The paper’s contributions are threefold: (i) integrating a variational quantum circuit into a PINN framework, showing that quantum expressivity can improve PDE solving; (ii) proposing a multi‑stream decomposition that simplifies training by isolating different physical scales; (iii) providing empirical evidence on a benchmark problem with an exact solution, establishing both accuracy gains and parameter efficiency.

Limitations are acknowledged. The current quantum circuit is minimal (two qubits, shallow depth), which may restrict its ability to model more complex, highly nonlinear interactions. Training is performed on a classical simulator, so the impact of quantum noise and real‑hardware constraints remains untested.

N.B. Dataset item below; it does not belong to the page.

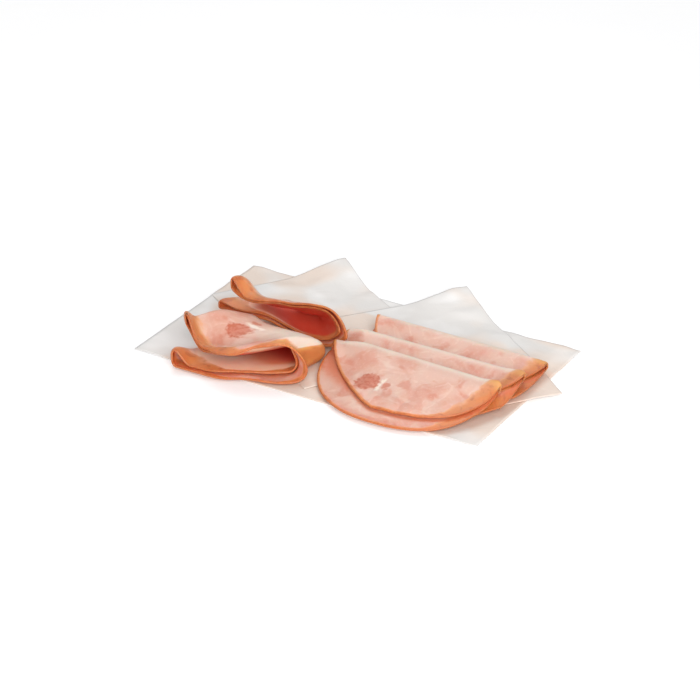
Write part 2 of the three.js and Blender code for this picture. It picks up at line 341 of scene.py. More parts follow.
# ---------- Finishes ----------
@dataclass(frozen=True)
class RoundMuscle:
    """The round, darker muscle that shows in a slice, with a streak of fat beside it.

    Args:
        at: Its middle, on the flat slice.
        fat_turn: The way from its middle to the fat, in degrees from the fold's own way.
        radius: Half its width.
        fat_away: From its middle to the fat.
        fat_length: Half the length of the fat.
        spot_away: From its middle to the small spot past the fat.
        spot_beside: How far that spot is to the side of the fat's middle.
        spot_radius: Half the width of that spot.
        fat_width: From the middle of the fat, where it ends and where it is full.
        soft: How far outside its outline the muscle starts, and how far inside it is full.
        spot_soft: The same for the spot.
        speckle: How many of the muscle's speckles there are to a millimetre.
    """

    at: tuple[float, float]
    fat_turn: float
    radius: float = 8.6
    fat_away: float = 10.2
    fat_length: float = 8.0
    spot_away: float = 13.6
    spot_beside: float = 0.0
    spot_radius: float = 3.2
    fat_width: tuple[float, float] = (2.2, 0.5)
    soft: tuple[float, float] = (0.8, 1.6)
    spot_soft: tuple[float, float] = (1.0, 1.4)
    speckle: float = 0.42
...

Future work is suggested to explore deeper variational circuits, error‑mitigation techniques, and deployment on actual quantum processors, potentially extending the approach to higher‑dimensional or turbulent flow problems where exact solutions are unavailable.

In summary, the Multi‑stream Physics Hybrid Network demonstrates that a carefully designed quantum‑classical hybrid architecture can enhance the performance of physics‑informed neural solvers for fluid dynamics, offering a promising direction for integrating quantum machine learning into scientific computing.